“Fay Lansner, back from a stay in Paris, shows psychologically arresting oils and drawings that are brilliant and attractive…Flowers and portraits, swift pastel that has a juiciness of crayon: they are scherzo of a delectable, highly serious kind.”

–James Schuyler, Art News, 1950

 

 

“In vivid pastels, Miss Lansner renders portraits in bold, zipping strokes.”                       –Dore Ashton, The New York Times, 1954

 

 

“She has sailed through Tyler School Realism, Art Students League Cubism and Hofmann Expressionism, and has now discovered herself. The influences are there, but her work, all of it, is hers. Eyes locked near the nose nail you with a freezing look; lips are curled quizzically; color arrives on a cheek like sticking plaster; raggedly painted heads vibrate like French revolutionaries.”                –Lawrence Campbell, Art News, 1955

 

 

“When she uses color in her drawings, Miss Lansner does so with savagery….She partially obliterates her works by having at them with an eraser, and this certainly increases their already disturbing impact.”                              –Vivian Raynor, Arts, 1961

 

 

“…Lansner never succumbs to …formulas; She is a highly individual artist….she also integrates the complex elements with finesse so that her pictures appear bold and monumental.”

–Irving Sandler, The New York Post, 1963

 

 

“Fay Lansner, a well-known New York painter, is one of many young artists of her generation who are trying desperately to say something significant, provocative and meaningful about life today while at the same time cutting a line between old-fashioned realism and contemporary abstract expressionism.”

–Doris Reno, The Miami Herald, 1960s

 

 

“Vivid figure drawings in pastel reinterpret classic situations in art.  Boldly set free from fixed ideas, they treat the linear message with maximum originality, assigning functions of vibrancy, tonal statement, and subject definition to the thin, loose stroke.”                                         – Phyllis Braff, WAN, 1980

“…Lansner is a difficult artist….She is not difficult for the sake of being difficult, she is difficult because she is deeply in earnest about about observing the two dimensional nature of her canvas.”                                 –Gerrit Henry, Art in America, 1981

 

 

“Lansner’s spirit of experiment and search is evident in these twenty-odd works. While a complex of geometric forms is the subject matter throughout, the approach varies from classic and pure to almost expressionistic, with apparent transparencies of color. One can perceive the straddling between the pure abstract and the subjective which was apparent in the New York School, then at its inception.”                                           –Palmer Poroner

 

 

“The drawings are on an heroic scale, summer vases holding cut flowers…are rendered in a deceptive ease of line, a directness that is as precise as it is simple.”

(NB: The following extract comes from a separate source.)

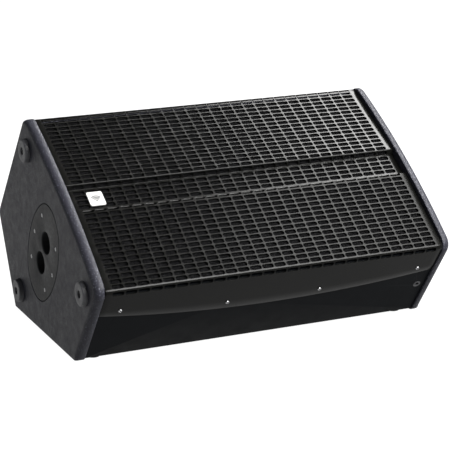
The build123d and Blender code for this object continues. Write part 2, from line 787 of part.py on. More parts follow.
# Bass-reflex tubes beside the horn
port_places = [(horn_x, driver_line_u + 136), (horn_x, driver_line_u - 136)]
ports = [on_plane(baffle_plane, tube(27, 24, -110, 0), x, u, -baffle_depth) for x, u in port_places]
parts["port_tubes"] = group(ports)
for x, u in port_places:
    parts["baffle"] -= on_plane(baffle_plane, disc(27, -30, 5), x, u, -baffle_depth)
    parts["corner_battens"] -= on_plane(baffle_plane, disc(27.5, -112, 5), x, u, -baffle_depth)

# Amplifier module on the back panel
dish = amp_dish()
panel_screw = pan_screw(4.4, 1.9, 2.1, 14)
dish_screws = [
    Pos(x, y, sheet) * panel_screw
    for x in (-174, -87, 0, 87, 174)
    for y in (-64, 64)
]
cup_screws = [Pos(x, y, 2.0) * panel_screw for x in (-90, 0, 90) for y in (-53, 53)]
parts["panel_screws"] = group(
    [on_plane(rear_plane, s) for s in dish_screws] + [on_plane(top_plane, s) for s in cup_screws]
)
parts["amp_panel"] = on_plane(rear_plane, dish) - parts["panel_screws"]
parts["back_panel"] -= on_plane(rear_plane, rounded_block(dish_width, dish_height, 40, 8), 0, 0, 5)
parts["back_panel"] -= parts["panel_screws"]
parts["heatsink"] = on_plane(rear_plane, heatsink())
parts["input_sockets"] = group([on_plane(rear_plane, signal_socket(), x, y) for x, y in socket_places])
parts["link_socket"] = on_plane(rear_plane, link_output(), *link_place)
for letter, place in zip("ab", socket_places):
    parts["latch_tab_" + letter] = on_plane(rear_plane, latch_tab(), *place)
for letter, place in zip("ab", knob_places):
    parts["level_knob_" + letter] = on_plane(rear_plane, level_knob(), *place)
parts["potentiometers"] = group([on_plane(rear_plane, potentiometer(), x, y) for x, y in knob_places])
for name, place in zip(("contour_button", "ground_lift_button"), button_places):
    parts[name] = on_plane(rear_plane, push_cap(), *place)
parts["button_switches"] = group([on_plane(rear_plane, push_switch(), x, y) for x, y in button_places])
lens = disc(1.4, floor_top - 6, floor_top + 0.8)
parts["indicator_leds"] = group([on_plane(rear_plane, lens, x, y) for x, y in led_places])
switch_frame, rocker = rocker_parts()
parts["power_switch_frame"] = on_plane(rear_plane, switch_frame, *switch_place)
parts["power_rocker"] = on_plane(rear_plane, rocker, *switch_place)
parts["mains_inlet"] = on_plane(rear_plane, mains_inlet(), *inlet_place)
parts["mains_inlet_pins"] = on_plane(rear_plane, inlet_pins(), *inlet_place)
parts["amp_housing"] = on_plane(rear_plane, amp_housing())
input_board, power_board, transformer = circuit_boards()
parts["input_board"] = on_plane(rear_plane, input_board)
parts["power_board"] = on_plane(rear_plane, power_board)
parts["power_transformer"] = on_plane(rear_plane, transformer)

# Carrying handle in the rear upper panel
parts["handle_cup"] = on_plane(top_plane, handle_cup()) - parts["panel_screws"]
parts["handle_grip"] = on_plane(top_plane, handle_bar(), 0, *bar_place)
parts["rear_upper_panel"] -= on_plane(top_plane, rounded_block(cup_width, cup_height, 80, 18), 0, 0, 5)
parts["rear_upper_panel"] -= parts["panel_screws"]

# Clear the internal frame round the modules
clearance = on_plane(rear_plane, Pos(0, 0, -50) * Box(dish_width + 2, dish_height + 2, 120))
hand_room = on_plane(top_plane, Pos(0, 0, -30) * Box(cup_width + 2, cup_height + 2, 66))
parts["window_brace"] -= clearance
parts["window_brace"] -= hand_room
parts["corner_battens"] -= clearance
parts["corner_battens"] -= hand_room

# ---------------------------------------------------------------- placing and writing
# The origin is the middle of the whole object's footprint, at the bottom of the pads.
os.makedirs("parts", exist_ok=True)
panel_box = parts["left_end_panel"].bounding_box()
shift = Vector(
    foot_height / 2,
    -(panel_box.min.Y + panel_box.max.Y) / 2,
    pad_thickness - pad_top,
)
for name, shape in parts.items():
    placed = Pos(*shift) * shape
    export_step(placed, "parts/" + name + ".step")
print("nodes", len(parts), "shift", shift)
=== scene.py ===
import json
import math

import bmesh
import bpy
import numpy as np
from mathutils import Matrix, Vector


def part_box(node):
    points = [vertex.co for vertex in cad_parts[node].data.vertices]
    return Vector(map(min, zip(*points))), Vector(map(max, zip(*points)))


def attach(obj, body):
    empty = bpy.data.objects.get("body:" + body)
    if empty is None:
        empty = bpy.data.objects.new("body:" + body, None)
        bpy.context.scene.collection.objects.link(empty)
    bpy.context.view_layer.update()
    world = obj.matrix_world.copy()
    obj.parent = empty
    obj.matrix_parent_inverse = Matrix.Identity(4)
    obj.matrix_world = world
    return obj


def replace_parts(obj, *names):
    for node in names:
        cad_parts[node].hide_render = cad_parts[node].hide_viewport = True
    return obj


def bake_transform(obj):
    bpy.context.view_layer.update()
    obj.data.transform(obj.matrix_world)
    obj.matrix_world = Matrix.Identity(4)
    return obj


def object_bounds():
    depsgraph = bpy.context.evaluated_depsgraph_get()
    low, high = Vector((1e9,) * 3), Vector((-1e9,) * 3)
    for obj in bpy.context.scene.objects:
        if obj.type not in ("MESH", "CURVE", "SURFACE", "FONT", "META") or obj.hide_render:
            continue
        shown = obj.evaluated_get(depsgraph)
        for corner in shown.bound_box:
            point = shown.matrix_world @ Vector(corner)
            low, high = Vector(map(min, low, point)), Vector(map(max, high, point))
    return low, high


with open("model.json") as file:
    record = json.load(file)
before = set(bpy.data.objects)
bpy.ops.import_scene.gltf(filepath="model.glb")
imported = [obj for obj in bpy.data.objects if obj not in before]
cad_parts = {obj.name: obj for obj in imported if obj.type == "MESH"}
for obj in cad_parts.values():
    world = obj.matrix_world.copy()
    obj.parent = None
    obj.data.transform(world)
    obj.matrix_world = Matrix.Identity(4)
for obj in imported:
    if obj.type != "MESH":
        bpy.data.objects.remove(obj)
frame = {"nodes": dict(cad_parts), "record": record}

cad_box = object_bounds()

# ---------------------------------------------------------------- cabinet geometry, millimetres
# The section lies in the Y-Z plane. "Chord" is the line from the front top corner to the
# rear top corner of the end panels; u runs along it and v stands square to it, outwards.
MM = 0.001
CABINET_LENGTH = 620.0
BOARD = 15.0
BASE_DEPTH = 284.0
FRONT_WIDTH, FRONT_LEAN = 171.0, 123.9
CHORD_LENGTH, CHORD_TILT = 374.0, 32.7
REAR_WIDTH, REAR_TILT = 166.0, 62.8
SHELL_INSET = 3.5
RIM_BOW = 12.0
SHEET = 1.5
GRILLE_HALF = 294.0


def along(angle, distance):
    """Step in the section plane, the angle counted from +Y towards +Z."""
    a = math.radians(angle)
    return np.array([0.0, distance * math.cos(a), distance * math.sin(a)])


front_bottom = np.zeros(3)
rear_bottom = np.array([0.0, BASE_DEPTH, 0.0])
rear_edge = rear_bottom + along(REAR_TILT, REAR_WIDTH)
front_top = front_bottom + along(FRONT_LEAN, FRONT_WIDTH)
rear_top = front_top + along(CHORD_TILT, CHORD_LENGTH)
CORNERS = [front_bottom, rear_bottom, rear_edge, rear_top, front_top]
chord_direction = along(CHORD_TILT, 1.0)
chord_normal = along(CHORD_TILT + 90.0, 1.0)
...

–Rose Slivka, East Hampton Star, 1986

 

 

“Lansner has always been a reactive artist, moving from one opposition to another, contradicting and reassessing past priorities and techniques. She frequently scrutinizes, questions, reassembles, and works out a new system. Taken as a whole, there is an accretion and synthesis from this way of working.”

–Alexandra De Lallier, “Fay Lansner: Woman as Metaphor”, Woman’s Art Journal, 1986

 

 

“Ms. Lansner’s drawing is fluid, loose, masterly….a long curving line here, a splash there, a sudden gulf of white, a block of heavy shadow.”                –Robert Long, The Southampton Press, 1993

 

 

 “[Fay Lansner’s] new series called The River Bathers is the masterpiece culminating her long development as a painter of the figure. Her drawing with the painting shows a mastery of line and draftsmanship. The figure is drawn as if for the first time, with fresh energy and quiet authority, yet without a false move, demonstrating how a lifetime of devotion to the subject finally frees – meets up, that is, with original knowledge.”

–Rose Slivka, East Hampton Star, 1993

 

 

“Fay Lansner is a too often neglected artist because of her insistence, early and late, on the body, on principles of embodiment, with no sacrifice of abstract persistence.”